OPINION

South Africa's democratic inertia

Despite rapid political change, voting patterns remain stuck

On Sunday the front page lead of the Sunday Times was "Voters ditch ANC". The subheading was "South Africans fed up with party infighting and leadership vacuum." The newspaper reported that some party leaders had told them that the ANC is "in danger of losing the Western Cape in the next election" and others "said there were also concerns that the party might lose the Northern Cape and is no longer sure of majority support in Gauteng."

This is perhaps a case of a publication reporting the news as it should be, rather than as it actually is. In most other democracies the events of the past year, and the current economic downturn, would have resulted in a massive shift of support to the opposition. This is the primary mechanism through which polities correct the natural drift of a ruling class towards centralisation and corruption.

However, despite the rapid change we have seen over the past year, including the overthrow of the ANC leadership at Polokwane, political loyalties remain largely stuck in their historic patterns. Not all that much can be read into the shift against the ANC in the Western Cape. It only won 45% of the vote in that province in 2004, and recently its support among the Coloured electorate has started seriously eroding. But there is as yet no sign of the ANC's core black support deserting that party for another.

Our current party system was slowly carved out through a long period of one-party dominance, and the rising waters have yet to break through its banks. Part of the reason for this is that ANC has managed, as the National Party did before them, to embed ethnic distinctions into the very fabric of society. This places a subconscious barrier in the minds of those in the dominant group, against transferring their support to a party associated with ethnic outsiders (such as the Democratic Alliance).

It is possible then that, despite its current difficulties, the ANC could be returned to office next year with another overwhelming majority. It has been able to overcome the problem of mid-term discontent before. In 2002 an opinion poll found that only 50 percent of ANC supporters expressed satisfaction with its performance, with 49 percent dissatisfied. By 2004 the ANC had turned this sentiment around, and it went on to win a majority of just under seventy percent.

The more immediate threat to the ANC's current electoral position is some kind of breakaway by the losing faction at Polokwane. The shattering defeat of the Mbeki camp at the ANC's national conference left that grouping with little representation on the NEC [see article].

This has reduced both its ability to defend their interests within the ANC's top structures, and removed any real incentive for the winning side to accommodate them. One reflection of this is the decision by the NEC to remove the Premiers of the Eastern and Western Cape - both of whom were associated with the Mbeki's losing re-election campaign.

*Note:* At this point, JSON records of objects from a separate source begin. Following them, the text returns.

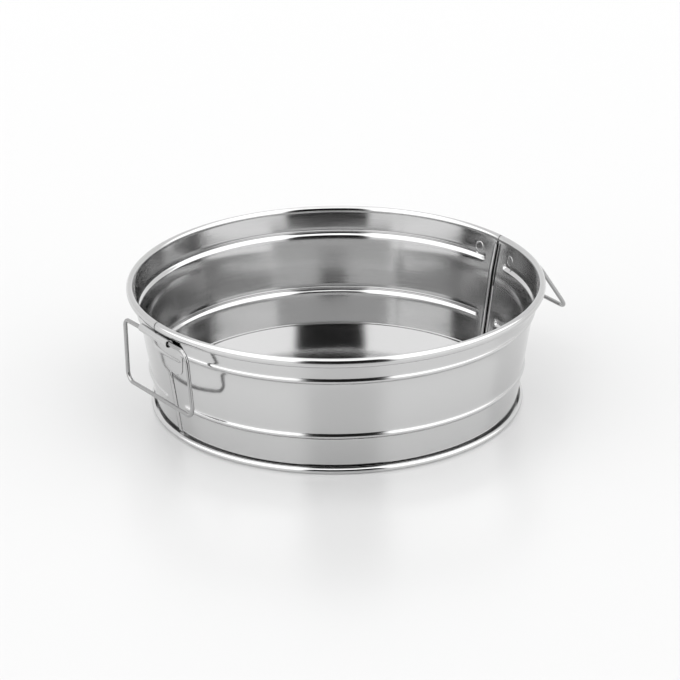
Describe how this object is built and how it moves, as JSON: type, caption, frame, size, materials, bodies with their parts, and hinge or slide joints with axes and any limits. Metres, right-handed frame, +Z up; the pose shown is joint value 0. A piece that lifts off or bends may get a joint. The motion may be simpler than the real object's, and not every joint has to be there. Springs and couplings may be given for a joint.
{
  "type": "steel tub",
  "caption": "Round, shallow tub of mirror-polished stainless steel with a wired rim, beaded sloping wall, seamed base and a wire drop handle on each side.",
  "frame": {"origin": "on the tub's axis, in the plane that its base hem stands on", "axes": "+Z up along the tub's axis; +X from the axis through the seam, ear and handle that stand out at rest; -X through the other seam, ear and handle"},
  "size_m": [0.3276, 0.3, 0.092],
  "materials": {
    "polished_sheet": "mirror-polished stainless steel sheet",
    "polished_base": "mirror-polished stainless steel sheet, faintly stretched",
    "ear_sheet": "bright stainless steel strip",
    "core_wire": "drawn steel wire, hidden in the rim",
    "handle_wire": "bright drawn stainless steel wire"
  },
  "bodies": {
    "tub": {"shell_front": "polished_sheet", "shell_back": "polished_sheet", "base_pan": "polished_base", "rim_wire": "core_wire", "ear_left": "ear_sheet", "ear_right": "ear_sheet"},
    "handle_left": {"handle_left": "handle_wire"},
    "handle_right": {"handle_right": "handle_wire"}
  },
  "joints": [
    {"name": "handle_left_swing", "type": "hinge", "parent": "tub", "child": "handle_left", "pos_m": [-0.1494, 0, 0.0824], "axis": [0, 1, 0], "range_deg": [-11, 198]},
    {"name": "handle_right_swing", "type": "hinge", "parent": "tub", "child": "handle_right", "pos_m": [0.1494, 0, 0.0824], "axis": [0, -1, 0], "range_deg": [-43, 166]}
  ]
}
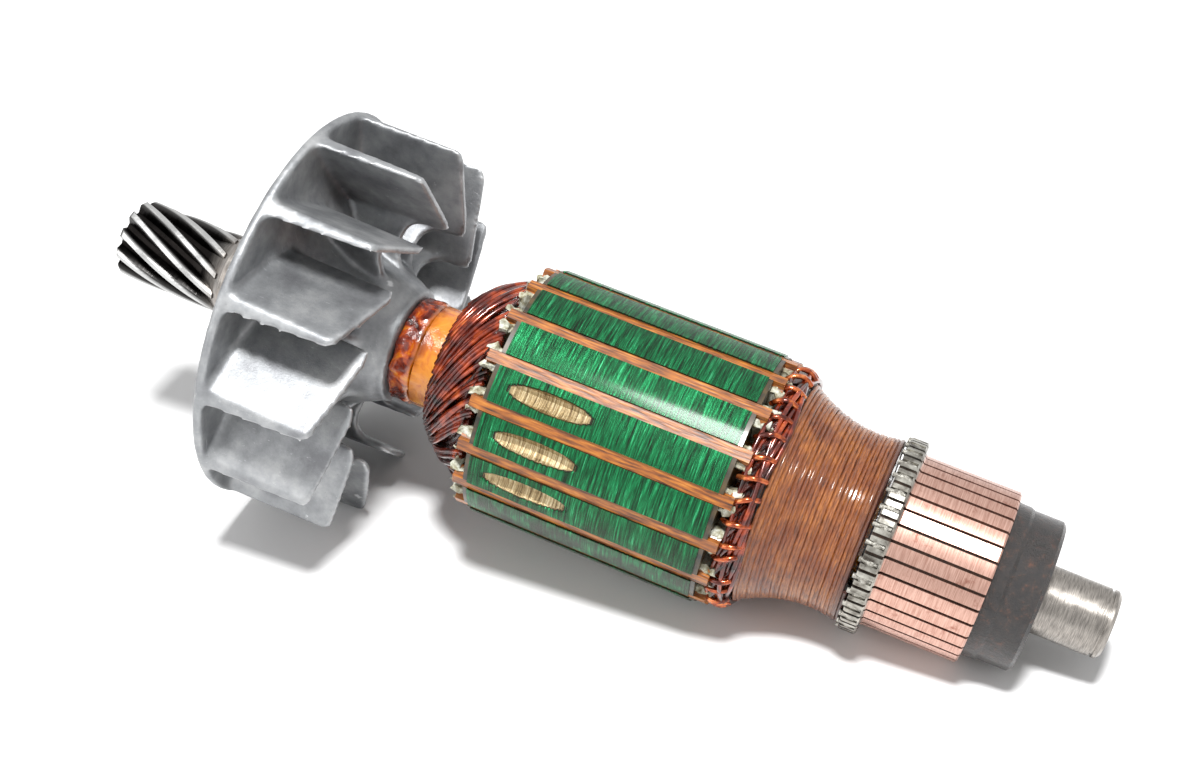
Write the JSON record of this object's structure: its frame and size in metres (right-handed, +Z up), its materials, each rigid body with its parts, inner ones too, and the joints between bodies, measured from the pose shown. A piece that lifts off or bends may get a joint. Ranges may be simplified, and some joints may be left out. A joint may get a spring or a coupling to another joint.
{
  "type": "motor armature",
  "caption": "Wound armature of a power tool motor: helical pinion, cast cooling fan, green laminated core, bound leads and copper commutator on one steel shaft.",
  "frame": {"origin": "centre of the footprint, on the floor that the armature lies on", "axes": "+X runs along the lying shaft from the pinion to the commutator journal and the shaft dips towards it, +Z is up, +Y completes the right-handed frame"},
  "size_m": [0.1848, 0.0724, 0.0735],
  "materials": {
    "shaft": "ground steel, darkened by oil",
    "bearing_spacer": "turned steel with rust bloom",
    "fan": "as-cast aluminium",
    "sleeve_collar": "varnished moulding",
    "insulating_sleeve": "varnished moulding",
    "core": "green insulating varnish over laminated steel",
    "fan_end_plate": "vulcanised fibre",
    "commutator_end_plate": "vulcanised fibre",
    "slot_liners": "insulating paper",
    "lower_coil_sides": "enamelled copper wire",
    "upper_coil_sides": "enamelled copper wire",
    "slot_separators": "insulating paper",
    "slot_wedges": "varnished fibre",
    "fan_end_winding": "enamelled copper wire",
    "commutator_end_winding": "enamelled copper wire",
    "lead_tape": "woven cotton tape",
    "binding_cord": "varnished cotton cord",
    "lead_ends": "tinned copper",
    "commutator_bars": "turned copper",
    "mica_segments": "pressed mica",
    "commutator_body": "phenolic moulding",
    "commutator_bush": "drawn steel tube"
  },
  "bodies": {
    "root": {"shaft": "shaft", "bearing_spacer": "bearing_spacer", "fan": "fan", "sleeve_collar": "sleeve_collar", "insulating_sleeve": "insulating_sleeve", "core": "core", "fan_end_plate": "fan_end_plate", "commutator_end_plate": "commutator_end_plate", "slot_liners": "slot_liners", "lower_coil_sides": "lower_coil_sides", "upper_coil_sides": "upper_coil_sides", "slot_separators": "slot_separators", "slot_wedges": "slot_wedges", "fan_end_winding": "fan_end_winding", "commutator_end_winding": "commutator_end_winding", "lead_tape": "lead_tape", "binding_cord": "binding_cord", "lead_ends": "lead_ends", "commutator_bars": "commutator_bars", "mica_segments": "mica_segments", "commutator_body": "commutator_body", "commutator_bush": "commutator_bush"}
  },
  "joints": []
}
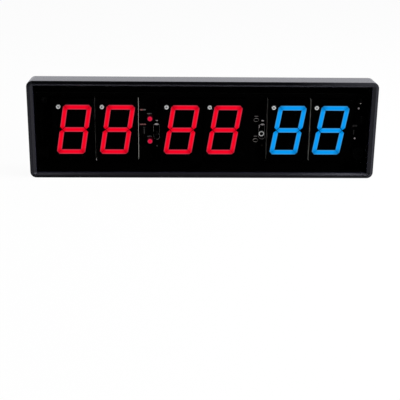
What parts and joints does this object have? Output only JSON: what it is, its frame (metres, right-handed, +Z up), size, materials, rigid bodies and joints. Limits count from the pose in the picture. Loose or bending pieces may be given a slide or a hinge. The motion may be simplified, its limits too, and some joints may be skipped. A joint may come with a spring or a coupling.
{
  "type": "interval timer",
  "caption": "Wall or desk LED interval timer: shallow black case with a bezel and a flat window, slanted red and blue seven-segment digits and a colon.",
  "frame": {"origin": "on the surface the timer stands on, under the middle of its case", "axes": "+X to the right as seen from the front, +Y to the rear, +Z up"},
  "size_m": [0.315, 0.024, 0.0895],
  "materials": {
    "case_black": "fine satin texture, moulded",
    "window_clear": "polished clear sheet with a smoke tint",
    "module_grey": "moulded grey, black paint on the face",
    "lens_red": "diffusing resin, lit red",
    "lens_blue": "diffusing resin, lit blue",
    "lens_milk": "milky diffusing resin, unlit",
    "carrier_tan": "glass-fibre laminate, tan",
    "board_dark": "black solder mask",
    "tin": "tinned",
    "zinc": "bright zinc plate",
    "chip_black": "moulded black",
    "brown_block": "moulded, tan-brown",
    "ceramic": "glazed ceramic, dark"
  },
  "bodies": {
    "root": {"back_cover": "case_black", "backup_cell": "zinc", "board_screw_1": "zinc", "board_screw_2": "zinc", "board_screw_3": "zinc", "board_screw_4": "zinc", "buzzer": "chip_black", "cell_holder": "chip_black", "clock_chip": "chip_black", "clock_crystal": "tin", "colon_lower_lead_1": "tin", "colon_lower_lead_2": "tin", "colon_lower_led": "lens_red", "colon_upper_lead_1": "tin", "colon_upper_lead_2": "tin", "colon_upper_led": "lens_red", "controller_chip": "chip_black", "cover_screw_1": "zinc", "cover_screw_2": "zinc", "cover_screw_3": "zinc", "cover_screw_4": "zinc", "cover_screw_5": "zinc", "cover_screw_6": "zinc", "digit_1_body": "module_grey", "digit_1_carrier": "carrier_tan", "digit_1_point": "lens_milk", "digit_1_segments": "lens_red", "digit_2_body": "module_grey", "digit_2_carrier": "carrier_tan", "digit_2_point": "lens_milk", "digit_2_segments": "lens_red", "digit_3_body": "module_grey", "digit_3_carrier": "carrier_tan", "digit_3_point": "lens_milk", "digit_3_segments": "lens_red", "digit_4_body": "module_grey", "digit_4_carrier": "carrier_tan", "digit_4_point": "lens_milk", "digit_4_segments": "lens_red", "digit_5_body": "module_grey", "digit_5_carrier": "carrier_tan", "digit_5_point": "lens_milk", "digit_5_segments": "lens_blue", "digit_6_body": "module_grey", "digit_6_carrier": "carrier_tan", "digit_6_point": "lens_milk", "digit_6_segments": "lens_blue", "driver_chip_left": "chip_black", "driver_chip_right": "chip_black", "filter_capacitor_1": "brown_block", "filter_capacitor_2": "brown_block", "front_frame": "case_black", "ir_receiver": "chip_black", "main_board": "board_dark", "power_jack_body": "chip_black", "power_jack_pin": "zinc", "resistor_pack_1": "ceramic", "resistor_pack_2": "ceramic", "voltage_regulator": "chip_black", "window": "window_clear"}
  },
  "joints": []
}
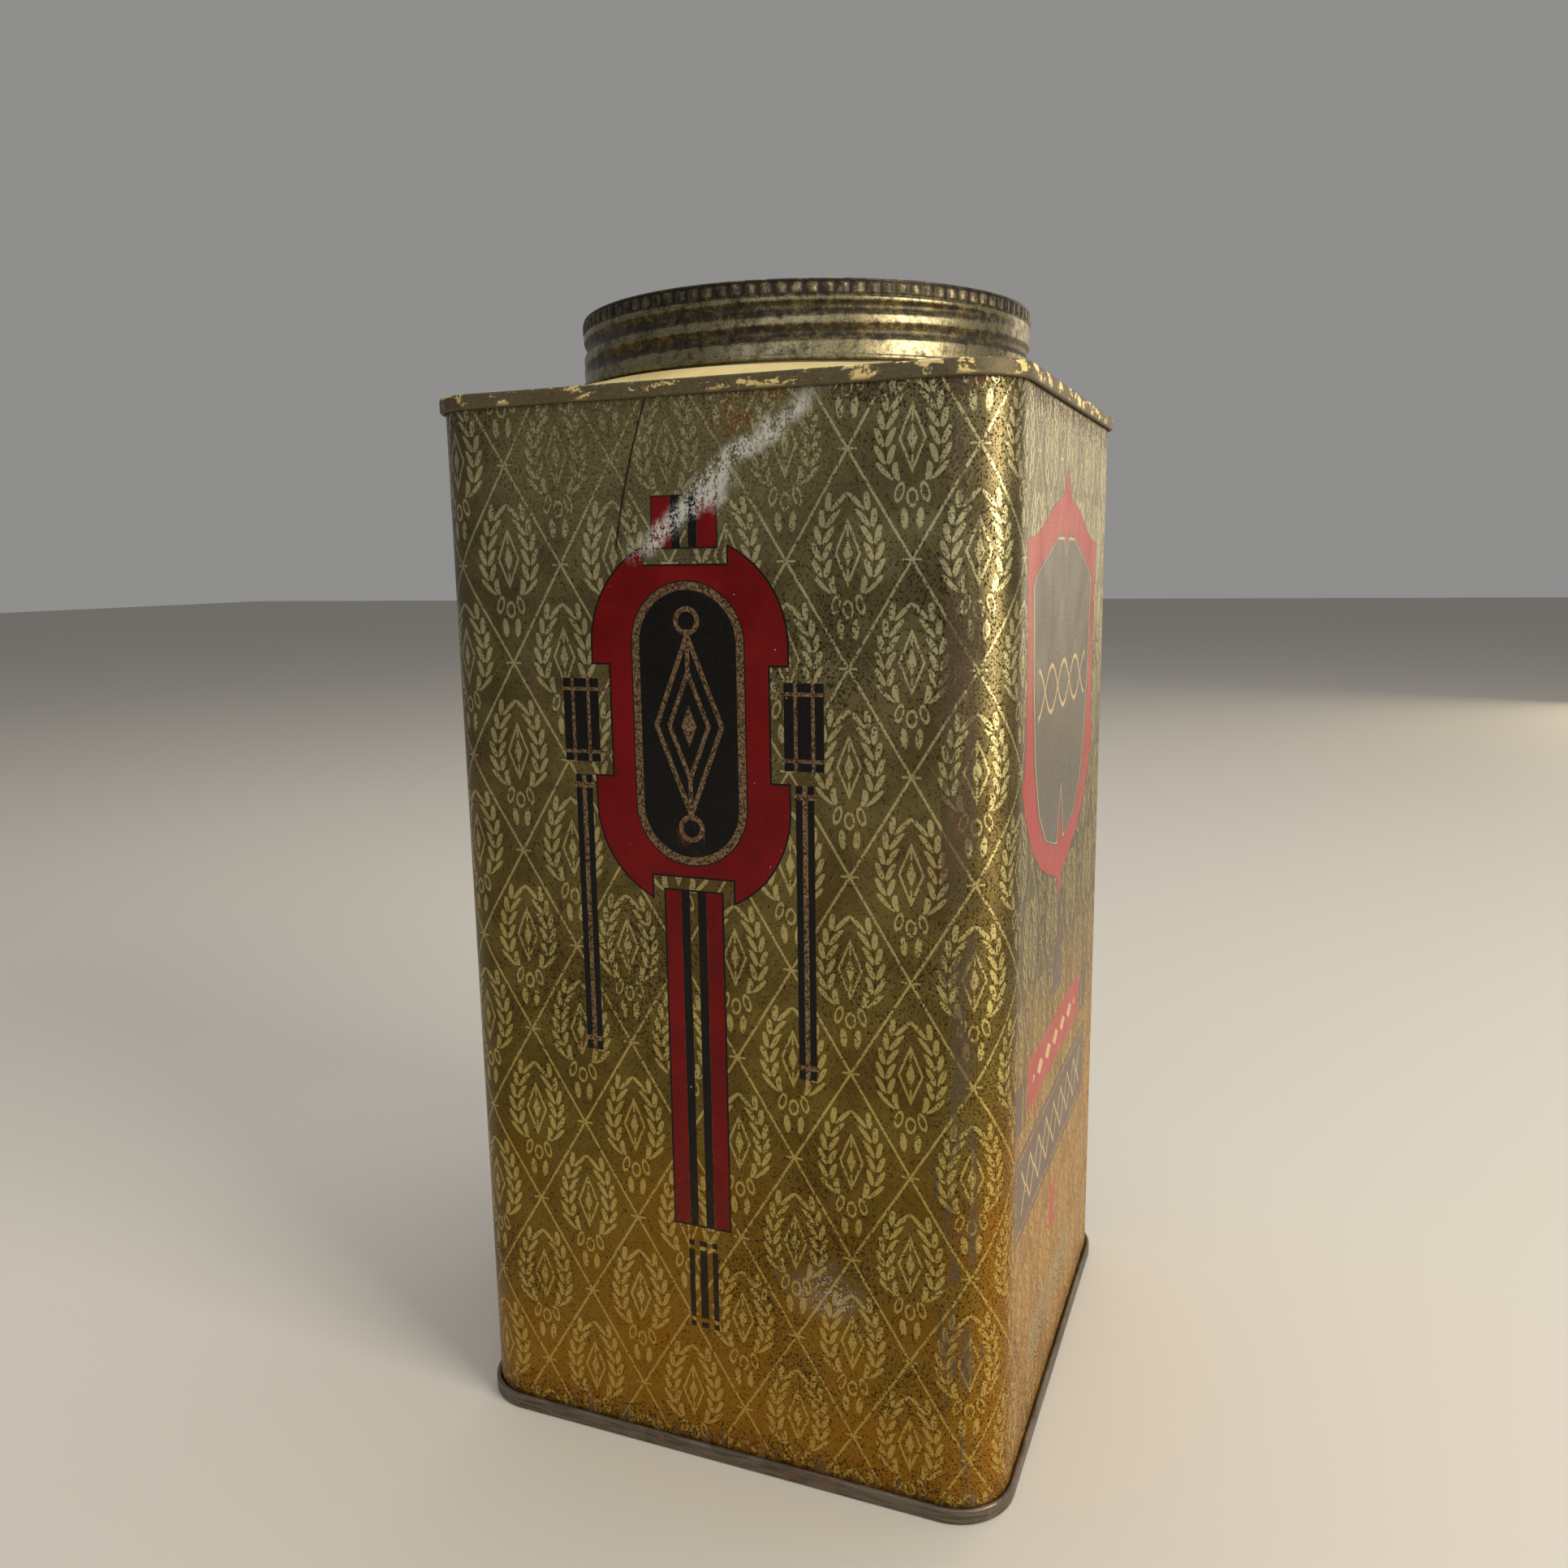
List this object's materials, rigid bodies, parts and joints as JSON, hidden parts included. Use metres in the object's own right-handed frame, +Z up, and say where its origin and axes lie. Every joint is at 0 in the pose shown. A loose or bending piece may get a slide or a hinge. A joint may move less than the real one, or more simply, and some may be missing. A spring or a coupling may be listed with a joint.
{
  "type": "square screw-lid tin canister",
  "caption": "Tall square tinplate canister with rounded corners, double seamed ends, a sloping shoulder and a wide knurled screw lid.",
  "frame": {"origin": "centre of the footprint, on the plane the can stands on", "axes": "+Z up through the lid's centre; -Y is the face with the tall ornament, +X is the face with the label"},
  "size_m": [0.1294, 0.1294, 0.2557],
  "materials": {
    "litho_tinplate": "satin lithographed gold",
    "bottom_tinplate": "dull worn tinplate",
    "gold_lacquer": "gold lacquered tinplate",
    "neck_tinplate": "plain tinplate",
    "lid_tinplate": "tarnished tinplate",
    "solder": "dull solder",
    "seam_compound": "matt",
    "pulpboard": "matt pulpboard",
    "waxed_paper": "waxed paper"
  },
  "bodies": {
    "can": {"body_shell": "litho_tinplate", "side_seam_solder": "solder", "bottom_end": "bottom_tinplate", "bottom_seam_compound": "seam_compound", "top_end": "gold_lacquer", "top_seam_compound": "seam_compound", "neck_ring": "neck_tinplate", "neck_solder": "solder"},
    "liner": {"liner_board": "pulpboard", "liner_facing": "waxed_paper"},
    "lid": {"screw_lid": "lid_tinplate"}
  },
  "joints": [
    {"name": "lid_lift", "type": "slide", "parent": "can", "child": "liner", "axis": [0, 0, 1], "range_m": [0, 0.0192]},
    {"name": "lid_turn", "type": "hinge", "parent": "liner", "child": "lid", "pos_m": [0, 0, 0.2392], "axis": [0, 0, 1], "range_deg": [0, 1440]}
  ],
  "couplings": [
    {"joint": "lid_lift", "follows": "lid_turn", "m_per_rad": 0.00076394}
  ]
}
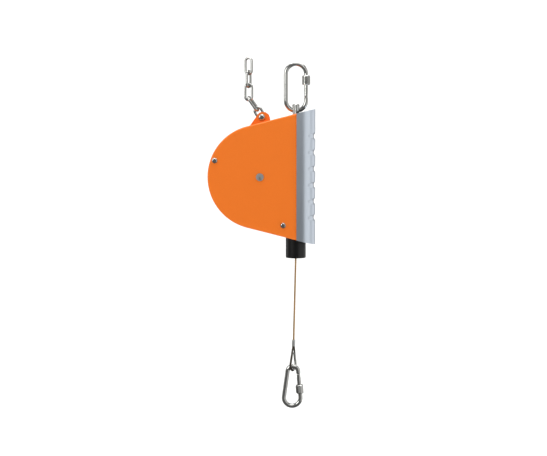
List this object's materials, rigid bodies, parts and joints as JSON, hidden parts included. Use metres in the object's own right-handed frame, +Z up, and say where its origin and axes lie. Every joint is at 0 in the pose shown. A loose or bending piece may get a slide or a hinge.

In an article in Business Day last week Karima Brown wrote that "Many in the Mbeki camp are indeed toying with ways to re-enter the political arena." She quoted a "senior government official" as saying "There are definite discussions about the possibility of forming an alternative."

Despite the awareness of the new leadership about this danger, there seems no real willingness to try and head it off. Last week the ANC Youth League President Julius Malema successfully urged the ANC's provincial conference in Limpopo to throw out Premier Sello Moloto and his supporters from the party leadership.

"If they are allowed to win," he told delegates, "they will do everything in their power to stop Zuma from becoming the president of the country. These people have undermined Zuma and his collective." Malema said the head of the anti-Zuma camp had been crushed at Polokwane. "Now it's the time to destroy the body."

The more senior ANC leadership seem to regard the possibility of a breakaway with equanimity. The party's Secretary General, Gwede Mantashe, told Brown that any breakaway grouping "will end up like the PAC and the UDM."

Still, Mantashe may be underestimating the potential harm to the ANC. Over the first twelve years of ANC rule there was only one period in which its support, as measured in the Markdata series of opinion polls, dropped below sixty percent of the vote (non-choices excluded). This was for a brief period in 1998 -shortly after the former Transkei leader, Bantu Holomisa, went into opposition to the ANC after his expulsion from the party.

The conditions now are far more conducive to such an initiative than they were then. Ten years on the ANC no longer enjoys the same moral and political authority. The centrifugal forces - as well as the willingness of big business to bankroll some kind of alternative - are also much greater. A breakaway could well draw upon leaders, structures, and supporters across the country.

It would need to take around thirty percent of the ANC's existing support with it to deprive the Zuma-ANC of an electoral majority.